Pourquoi ces traitements différenciées ? Assiste-t-on à une justice à la tête du client ? En août 2022, Ike Ngouoni Aïla Oyouomi et Christian Patrichi Tanasa n’y étaient pas allés avec le dos de la cuillère. De façon solennelle, ils avaient publiquement mis en cause Sylvia Bongo et Noureddin Bongo Valentin. Si une confrontation paraissait improbable à cette époque-là, le coup d’Etat l’a rendue envisageable. Pourquoi n’a-t-elle jamais été organisée ? Pourquoi s’est-elle limitée à un face-à-face entre l’épouse d’Ali Bongo et Brice Laccruche-Alihanga ? Même si on n’y apportera pas de réponse, il faut le rappeler : quand elles sont comprises et acceptées, les décisions de justice renforcent la confiance du citoyen dans les institutions, contribuant ainsi à «l’instauration (de cette) culture de bonne gouvernance et de citoyenneté responsable» prônée par le CTRI. À l’inverse, quand elles sont incomprises ou controversées, elles font le lit de la défiance.

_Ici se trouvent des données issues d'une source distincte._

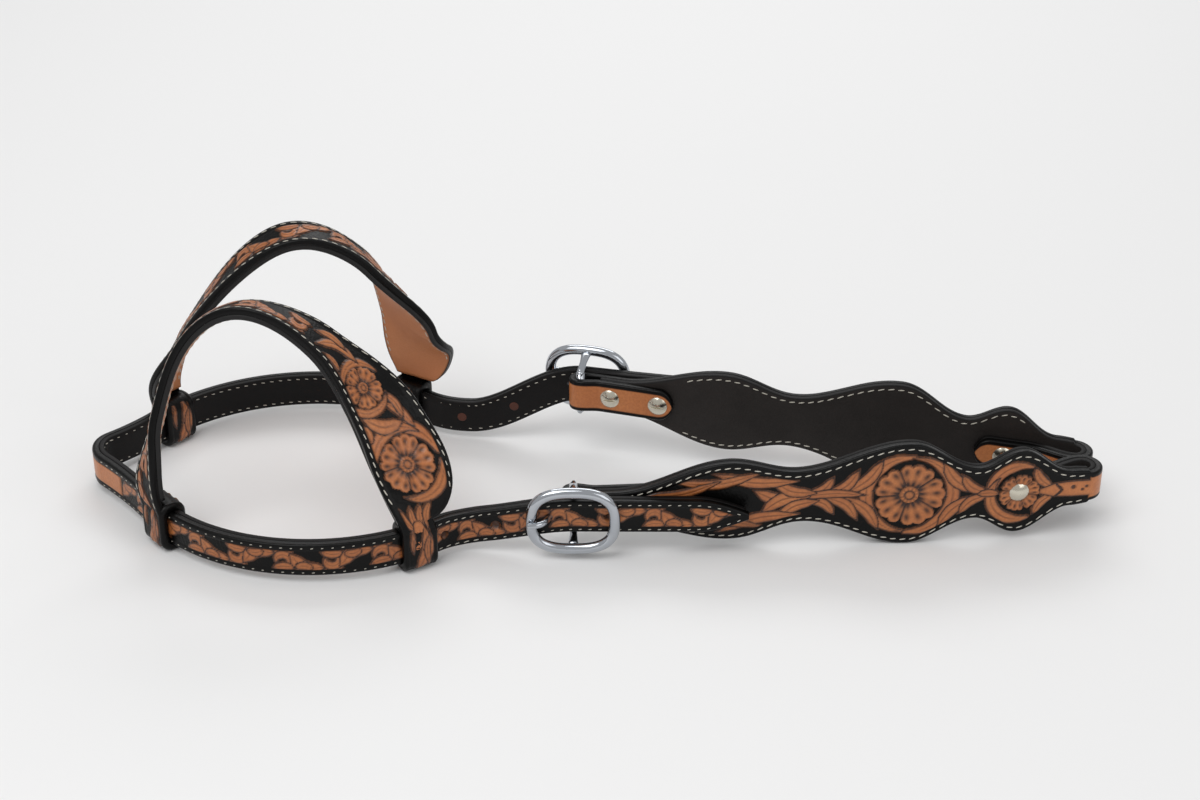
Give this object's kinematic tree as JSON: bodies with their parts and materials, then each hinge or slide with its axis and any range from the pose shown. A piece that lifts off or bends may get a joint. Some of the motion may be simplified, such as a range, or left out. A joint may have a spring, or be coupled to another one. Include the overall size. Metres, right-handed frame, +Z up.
{
  "type": "two-ear headstall",
  "caption": "Tooled western two-ear headstall with sliding ear loops, centre-bar buckles, scalloped cheekpieces and screw-closed bit ends, lying on its lower edges.",
  "frame": {"origin": "centre of the bounding box in plan, on the ground plane that the lower edges lie on", "axes": "+X from the poll towards the bit ends, +Y towards the far side of the head, +Z up"},
  "size_m": [0.4646, 0.1578, 0.1193],
  "materials": {
    "tooled_leather": "tooled, dyed and burnished",
    "dark_lining": "smooth matte",
    "natural_lining": "smooth natural",
    "buckle_chrome": "polished",
    "nickel_screw": "bright nickel plate"
  },
  "bodies": {
    "crown": {"crown_strap": "tooled_leather", "crown_lining": "dark_lining"},
    "near_ear": {"near_ear_outer": "tooled_leather", "near_ear_lining": "natural_lining"},
    "near_cheek": {"near_cheek_outer": "tooled_leather", "near_cheek_lining": "dark_lining", "near_tab_posts": "nickel_screw", "near_tab_screws": "nickel_screw", "near_bit_post": "nickel_screw"},
    "near_bit_screw": {"near_bit_screw": "nickel_screw"},
    "near_buckle": {"near_buckle_frame": "buckle_chrome"},
    "near_tongue": {"near_buckle_tongue": "buckle_chrome"},
    "far_ear": {"far_ear_outer": "tooled_leather", "far_ear_lining": "natural_lining"},
    "far_cheek": {"far_cheek_outer": "tooled_leather", "far_cheek_lining": "dark_lining", "far_tab_posts": "nickel_screw", "far_tab_screws": "nickel_screw", "far_bit_post": "nickel_screw"},
    "far_bit_screw": {"far_bit_screw": "nickel_screw"},
    "far_buckle": {"far_buckle_frame": "buckle_chrome"},
    "far_tongue": {"far_buckle_tongue": "buckle_chrome"}
  },
  "joints": [
    {"name": "near_ear_slide", "type": "hinge", "parent": "crown", "child": "near_ear", "pos_m": [-0.1226, 0.01393, 0.012], "axis": [0, 0, 1], "range_deg": [-1.8, 1.8]},
    {"name": "near_cheek_swing", "type": "hinge", "parent": "crown", "child": "near_cheek", "pos_m": [-0.00662, -0.04467, 0.02], "axis": [0.002, 0, -1], "range_deg": [-0.2, 0.8]},
    {"name": "near_buckle_rock", "type": "hinge", "parent": "crown", "child": "near_buckle", "pos_m": [-0.00662, -0.04467, 0.02], "axis": [0.002, 0, -1], "range_deg": [-1.5, 1.5]},
    {"name": "near_tongue_lift", "type": "hinge", "parent": "near_buckle", "child": "near_tongue", "pos_m": [-0.00662, -0.04467, 0.02], "axis": [-0.002, 0, 1], "range_deg": [0, 1.4]},
    {"name": "near_bit_screw_turn", "type": "hinge", "parent": "near_cheek", "child": "near_bit_screw", "pos_m": [0.19243, -0.03948, 0.0246], "axis": [-0.1289, 0.9917, 0], "continuous": true},
    {"name": "far_ear_slide", "type": "hinge", "parent": "crown", "child": "far_ear", "pos_m": [-0.13381, -0.01393, 0.012], "axis": [0, 0, 1], "range_deg": [-1.8, 1.8]},
    {"name": "far_cheek_swing", "type": "hinge", "parent": "crown", "child": "far_cheek", "pos_m": [-0.00403, 0.03337, 0.0338], "axis": [-0.005, 0.0012, 1], "range_deg": [-0.2, 0.8]},
    {"name": "far_buckle_rock", "type": "hinge", "parent": "crown", "child": "far_buckle", "pos_m": [-0.00403, 0.03337, 0.0338], "axis": [-0.005, 0.0012, 1], "range_deg": [-0.5, 1.5]},
    {"name": "far_tongue_lift", "type": "hinge", "parent": "far_buckle", "child": "far_tongue", "pos_m": [-0.00403, 0.03337, 0.0338], "axis": [0.005, -0.0012, -1], "range_deg": [0, 1.4]},
    {"name": "far_bit_screw_turn", "type": "hinge", "parent": "far_cheek", "child": "far_bit_screw", "pos_m": [0.19223, 0.00217, 0.02142], "axis": [-0.1257, -0.9921, 0], "continuous": true}
  ]
}
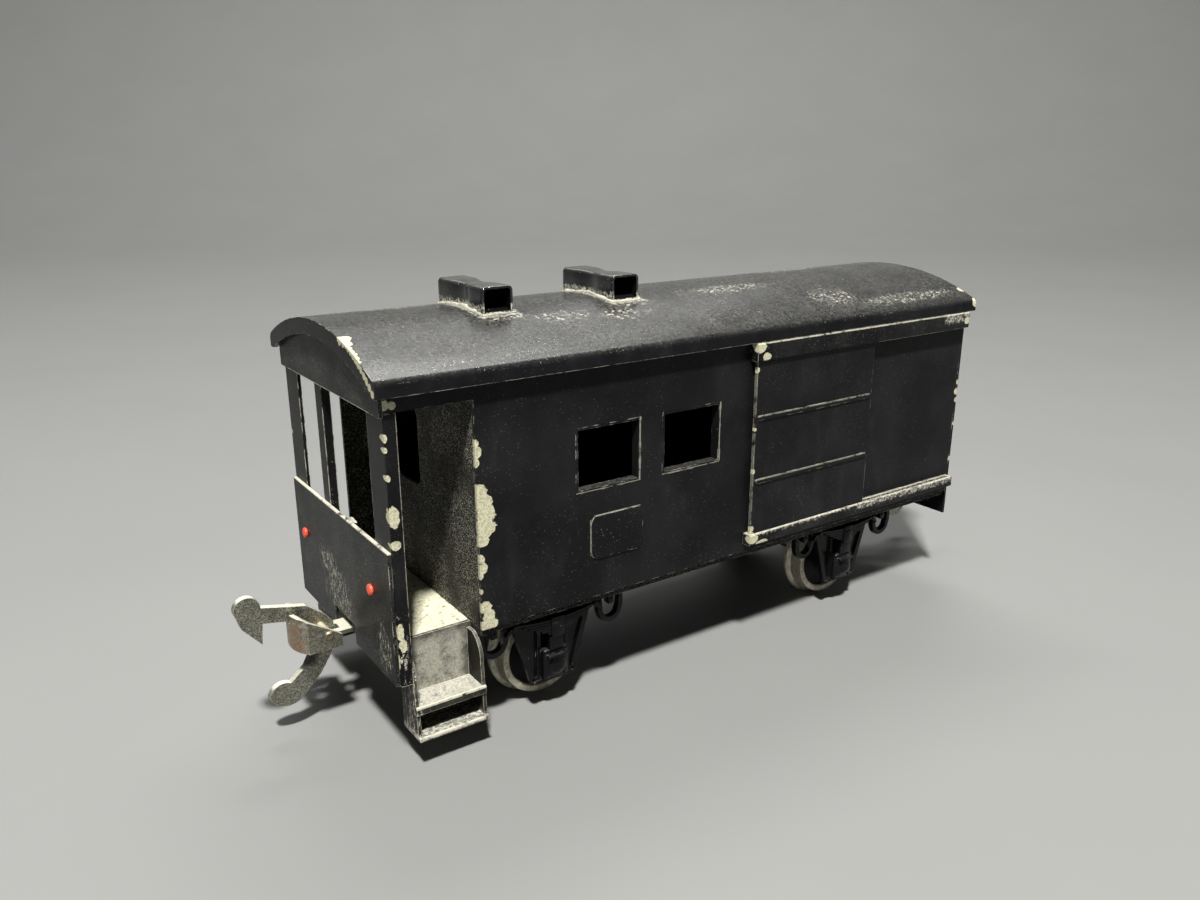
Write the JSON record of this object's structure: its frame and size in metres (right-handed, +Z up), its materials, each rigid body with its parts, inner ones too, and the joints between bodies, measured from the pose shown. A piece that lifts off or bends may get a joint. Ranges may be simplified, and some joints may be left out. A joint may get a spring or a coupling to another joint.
{
  "type": "model railway brake van",
  "caption": "Two-axle black brass model railway brake and goods van with open veranda, cabin windows, sliding goods doors, steps, roof ventilators and hook couplers.",
  "frame": {"origin": "on the surface under the wheel flanges, midway between the two coupler ends and between the sides", "axes": "+X along the van from the open veranda end towards the closed goods end, +Y towards the right side (the left side, -Y, is the one shown in the picture), +Z up"},
  "size_m": [0.1138, 0.0326, 0.0494],
  "materials": {
    "roof_paint": "semi-gloss black enamel, dusty",
    "body_paint": "satin black enamel",
    "end_paint": "satin black enamel, worn along the top edge",
    "post_paint": "satin black enamel with chips",
    "partition_paint": "thin dark enamel with brass showing through",
    "floor_paint": "worn enamel over brass, dusty",
    "door_paint": "satin black enamel",
    "rail_paint": "satin black enamel, worn",
    "step_paint": "worn black enamel over brass, dusty",
    "vent_gloss": "gloss black enamel",
    "frame_paint": "satin black enamel",
    "lamp_red": "red enamel",
    "casting_black": "gloss black enamel",
    "wheel_nickel": "turned, dull",
    "axle_steel": "turned",
    "coupler_nickel": "dull nickel plate",
    "loop_copper": "worn plate with a copper tint",
    "screw_brass": "machined"
  },
  "bodies": {
    "carriage_body": {"roof": "roof_paint", "front_ventilator": "vent_gloss", "rear_ventilator": "vent_gloss", "left_side_wall": "body_paint", "right_side_wall": "body_paint", "goods_end_wall": "body_paint", "veranda_end_plate": "end_paint", "veranda_lunette": "end_paint", "left_corner_post": "post_paint", "right_corner_post": "post_paint", "veranda_middle_post": "post_paint", "cabin_partition": "partition_paint", "floor_plate": "floor_paint", "veranda_floor": "floor_paint", "left_tail_lamp": "lamp_red", "right_tail_lamp": "lamp_red", "left_window_frame_1": "frame_paint", "left_window_frame_2": "frame_paint", "right_window_frame_1": "frame_paint", "right_window_frame_2": "frame_paint", "left_upper_rail": "rail_paint", "right_upper_rail": "rail_paint", "left_lower_rail": "rail_paint", "right_lower_rail": "rail_paint", "left_steps": "step_paint", "right_steps": "step_paint", "front_left_axle_guard": "casting_black", "front_right_axle_guard": "casting_black", "rear_left_axle_guard": "casting_black", "rear_right_axle_guard": "casting_black", "front_pivot_screw": "screw_brass", "rear_pivot_screw": "screw_brass"},
    "left_sliding_door": {"left_door": "door_paint"},
    "right_sliding_door": {"right_door": "door_paint"},
    "front_wheelset": {"front_axle": "axle_steel", "front_left_wheel": "wheel_nickel", "front_right_wheel": "wheel_nickel"},
    "front_coupler": {"front_drawbar": "loop_copper", "front_hook_pin": "screw_brass"},
    "front_coupler_hook": {"front_hook": "coupler_nickel"},
    "rear_wheelset": {"rear_axle": "axle_steel", "rear_left_wheel": "wheel_nickel", "rear_right_wheel": "wheel_nickel"},
    "rear_coupler": {"rear_drawbar": "loop_copper", "rear_hook_pin": "screw_brass"},
    "rear_coupler_hook": {"rear_hook": "coupler_nickel"}
  },
  "joints": [
    {"name": "left_door_slide", "type": "slide", "parent": "carriage_body", "child": "left_sliding_door", "axis": [1, 0, 0], "range_m": [0, 0.019]},
    {"name": "right_door_slide", "type": "slide", "parent": "carriage_body", "child": "right_sliding_door", "axis": [1, 0, 0], "range_m": [0, 0.019]},
    {"name": "front_wheelset_spin", "type": "hinge", "parent": "carriage_body", "child": "front_wheelset", "pos_m": [-0.0245, 0, 0.006], "axis": [0, 1, 0], "continuous": true},
    {"name": "front_coupler_swing", "type": "hinge", "parent": "carriage_body", "child": "front_coupler", "pos_m": [-0.03875, 0, 0.01125], "axis": [0, 0, 1], "range_deg": [-15, 15]},
    {"name": "front_hook_lift", "type": "hinge", "parent": "front_coupler", "child": "front_coupler_hook", "pos_m": [-0.04775, 0, 0.0122], "axis": [0, 1, 0], "range_deg": [0, 20]},
    {"name": "rear_wheelset_spin", "type": "hinge", "parent": "carriage_body", "child": "rear_wheelset", "pos_m": [0.0245, 0, 0.006], "axis": [0, 1, 0], "continuous": true},
    {"name": "rear_coupler_swing", "type": "hinge", "parent": "carriage_body", "child": "rear_coupler", "pos_m": [0.03875, 0, 0.01125], "axis": [0, 0, 1], "range_deg": [-15, 15]},
    {"name": "rear_hook_lift", "type": "hinge", "parent": "rear_coupler", "child": "rear_coupler_hook", "pos_m": [0.04775, 0, 0.0122], "axis": [0, -1, 0], "range_deg": [0, 20]}
  ]
}
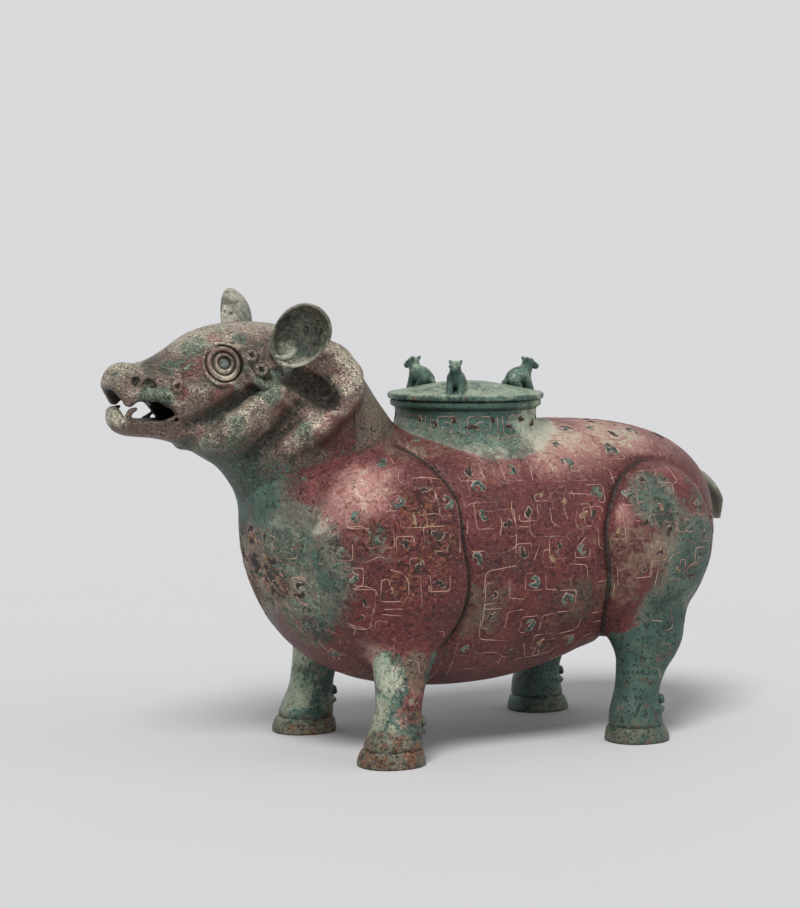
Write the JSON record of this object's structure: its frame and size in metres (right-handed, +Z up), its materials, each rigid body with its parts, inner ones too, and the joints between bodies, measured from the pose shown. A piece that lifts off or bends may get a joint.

Un système corrompu à l’extrême
Le 30 août 2023, le CTRI n’avait pas seulement «décidé de défendre la paix en mettant fin au régime en place». Il s’était aussi élevé contre «une gouvernance irresponsable, imprévisible». Comment y remédier quand des décisions de justice suscitent la méfiance ? Ou quand les citoyens doutent de leur objectivité ? Ou encore quand ils les tiennent pour l’expression de la volonté politique voire d’une autre forme d’arbitraire ? Les cours et tribunaux auront beau requalifier les faits, évoquer des circonstance atténuantes et plaider pour des sursis. Ils seront toujours suspectés d’obéir au gouvernement ou de décider sur injonction. Ils pourront annoncer des enquêtes complémentaires. Leurs décisions exhaleront quand même des effluves d’arrangements de couloir voire de combinaisons politiciennes. Surtout au regard de la célérité avec laquelle certains détenus d’hier ont proclamé leur volonté d’accompagner le CTRI.
Que reste-il de l’opération Scorpion ? Rien, hormis de douloureux souvenirs pour les mis en cause. Qu’en retiendra l’opinion ? Rien, sauf des révélations sur la gouvernance d’Ali Bongo et les pratiques de sa famille nucléaire, accusée d’avoir mis en place un système corrompu à l’extrême, où l’abus de pouvoir le disputait au trafic d’influence, l’opacité à l’irresponsabilité, où régnaient la loi du plus fort, les règlements de comptes, la vengeance et la violence. Quelles leçons le CTRI peut en tirer ? Aucune, si ce n’est la nécessité de ne pas prêter le flanc aux accusations d’immixtion dans les affaires judiciaires. Quels défis se présentent alors à lui ? De nombreux, notamment la réforme des organes de régulation du secteur judiciaire, l’indépendance du parquet, la formation des personnels et, l’introduction d’une démarche qualité visant la satisfaction du justiciable. Si la justice doit être au service de la bonne gouvernance, il faut engager ces chantiers.